BEGIN INFORMATION SHOWN
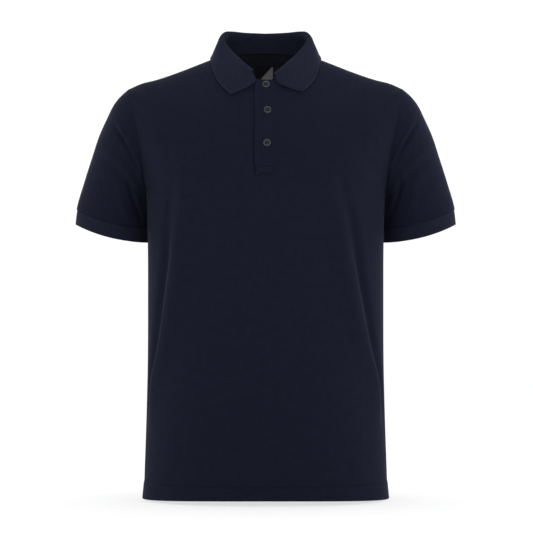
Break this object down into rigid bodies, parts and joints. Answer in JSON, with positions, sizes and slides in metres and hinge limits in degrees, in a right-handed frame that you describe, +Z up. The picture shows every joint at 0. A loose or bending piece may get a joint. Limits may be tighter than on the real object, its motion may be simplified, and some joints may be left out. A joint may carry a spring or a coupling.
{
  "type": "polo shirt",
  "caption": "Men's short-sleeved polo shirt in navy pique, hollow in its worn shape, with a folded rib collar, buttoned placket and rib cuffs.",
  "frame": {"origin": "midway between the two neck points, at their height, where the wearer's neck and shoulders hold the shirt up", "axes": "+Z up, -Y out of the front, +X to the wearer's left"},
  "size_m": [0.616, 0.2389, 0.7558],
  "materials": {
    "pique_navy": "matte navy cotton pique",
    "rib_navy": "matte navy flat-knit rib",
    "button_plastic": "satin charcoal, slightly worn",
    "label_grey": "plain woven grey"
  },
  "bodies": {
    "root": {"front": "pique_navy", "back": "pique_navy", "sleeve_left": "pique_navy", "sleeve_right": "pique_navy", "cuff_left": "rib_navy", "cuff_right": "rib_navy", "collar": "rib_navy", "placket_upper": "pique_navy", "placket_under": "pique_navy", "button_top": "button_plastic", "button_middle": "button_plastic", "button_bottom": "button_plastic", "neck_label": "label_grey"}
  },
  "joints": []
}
END INFORMATION SHOWN
**EXERCISE DETAILS**
Using the listing, collect all lines in which the string "frame" is found.

**TASK SOLUTION**
Break this object down into rigid bodies, parts and joints. Answer in JSON, with positions, sizes and slides in metres and hinge limits in degrees, in a right-handed frame that you describe, +Z up. The picture shows every joint at 0. A loose or bending piece may get a joint. Limits may be tighter than on the real object, its motion may be simplified, and some joints may be left out. A joint may carry a spring or a coupling.
  "frame": {"origin": "midway between the two neck points, at their height, where the wearer's neck and shoulders hold the shirt up", "axes": "+Z up, -Y out of the front, +X to the wearer's left"},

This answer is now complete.